Austero ed eroico nelle sue penitenze corporali, non concedeva nulla a se stesso: macilento e di vista debole, con languori frequenti di stomaco e coliche renali che lo prostravano a morte, "pareva che tenesse il fiato con i denti, come si dice; ma quando si trattava di esercizi spirituali pareva un uomo d'acciaio", annota il suo primo biografo. Sempre a piedi nelle sue frequenti predicazioni, si trascinava dietro fastidiose ferite alle gambe, e dovette subire ben quindici operazioni di ernia. Eppure non stava mai fermo. Si riprendeva sempre con coraggio.

Non amava le grandi città e se qualche volta, raramente, dovette predicare a Pesaro (1612), a Urbino (1519) e a Genova (1619), i suoi luoghi preferiti erano i paesini nascosti e umili, "piccoli lochetti" che a stento sono nominati su una comune carta geografica. Più di una volta si assunse l'impegno di far costruire o restaurare chiese, come a Barchi e a Castelleone. Non scriveva discorsi. Si limitava a fissare brevi schemi su ritagli di carta. La sua era una predicazione del cuore, quasi un'esortazione umile agli umili, ma tutta parola di Dio per scuotere e convertire. Predicò l'ultima quaresima a Sassocorvaro.

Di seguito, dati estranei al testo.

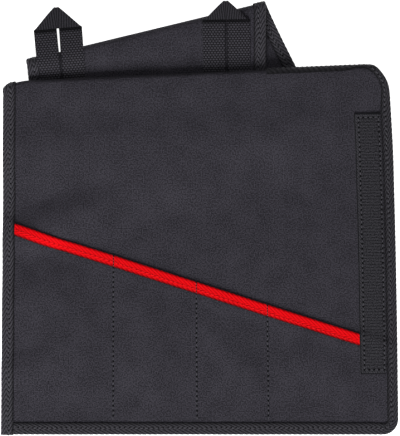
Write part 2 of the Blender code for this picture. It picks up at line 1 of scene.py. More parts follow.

Durante il viaggio, sempre a piedi, dovette fermarsi ad Urbania per inedia. Dopo una decina di prediche dovette rinunciare. Trasportato a Urbino, e poi a Fossombrone, dovette subire un'ennesima operazione di ernia, che lo ridusse in fin di vita. Allora si fece mettere un crocifisso sopra un tavolino e vi teneva fisso lo sguardo concentrandosi nello spirito e se talora qualcuno gli si frapponeva, accennava subito di levarsi di mezzo. Rimase così in silenzio, come se riposasse quietamente, tanto che i frati appena si accorsero quando si spense come una candela il 30 aprile 1625, nella luce della Passione che volle gli fosse letta. Aveva quasi 65 anni di età e 41 di vita religiosa.